**What is expected**
Quote verbatim everything from the line containing "Keep writing the" down to the line containing "specks=.2, wear=(.2, -2.), uneven=8.)", with both of those lines included and no others.
===== Source material =====
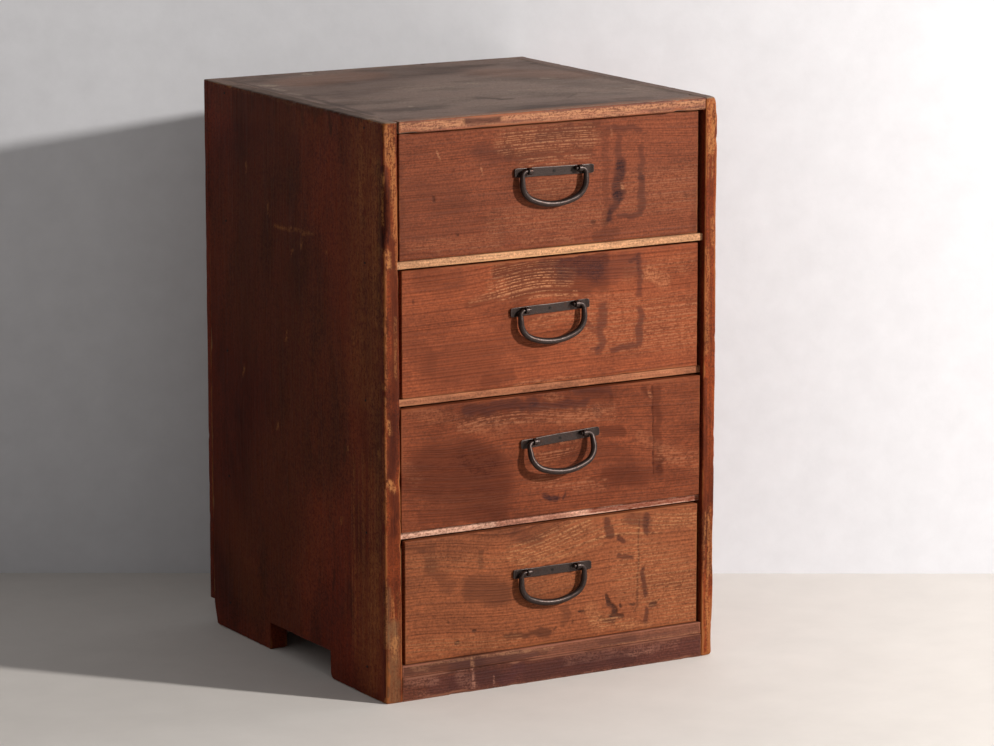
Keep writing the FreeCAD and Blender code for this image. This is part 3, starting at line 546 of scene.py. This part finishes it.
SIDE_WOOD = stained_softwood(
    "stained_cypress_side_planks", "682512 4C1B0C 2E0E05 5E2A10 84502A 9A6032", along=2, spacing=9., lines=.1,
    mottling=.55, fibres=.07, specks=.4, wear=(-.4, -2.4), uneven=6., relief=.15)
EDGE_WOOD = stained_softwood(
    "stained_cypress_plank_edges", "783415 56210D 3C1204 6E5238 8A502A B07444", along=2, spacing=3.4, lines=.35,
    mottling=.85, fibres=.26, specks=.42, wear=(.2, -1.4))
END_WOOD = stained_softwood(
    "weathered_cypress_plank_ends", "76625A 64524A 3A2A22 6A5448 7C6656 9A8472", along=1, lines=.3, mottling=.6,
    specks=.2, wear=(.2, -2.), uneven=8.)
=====
===== Source material =====
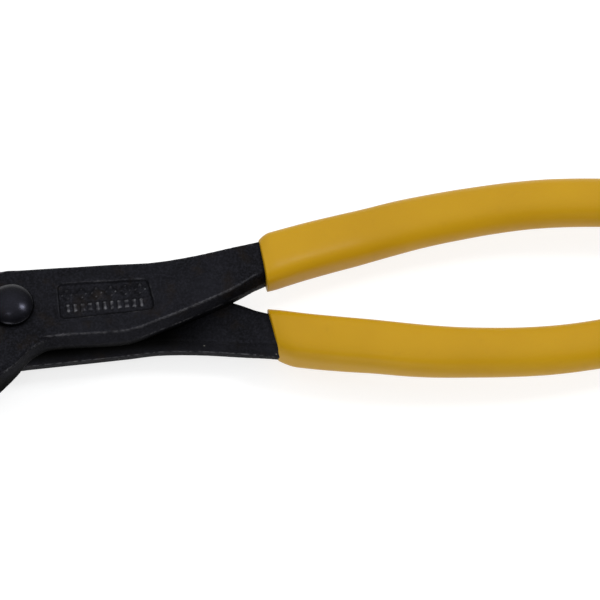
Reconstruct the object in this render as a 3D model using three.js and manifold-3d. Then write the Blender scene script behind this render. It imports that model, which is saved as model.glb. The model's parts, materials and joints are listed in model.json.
=====
**Reply to the exercise**
Keep writing the FreeCAD and Blender code for this image. This is part 3, starting at line 546 of scene.py. This part finishes it.
SIDE_WOOD = stained_softwood(
    "stained_cypress_side_planks", "682512 4C1B0C 2E0E05 5E2A10 84502A 9A6032", along=2, spacing=9., lines=.1,
    mottling=.55, fibres=.07, specks=.4, wear=(-.4, -2.4), uneven=6., relief=.15)
EDGE_WOOD = stained_softwood(
    "stained_cypress_plank_edges", "783415 56210D 3C1204 6E5238 8A502A B07444", along=2, spacing=3.4, lines=.35,
    mottling=.85, fibres=.26, specks=.42, wear=(.2, -1.4))
END_WOOD = stained_softwood(
    "weathered_cypress_plank_ends", "76625A 64524A 3A2A22 6A5448 7C6656 9A8472", along=1, lines=.3, mottling=.6,
    specks=.2, wear=(.2, -2.), uneven=8.)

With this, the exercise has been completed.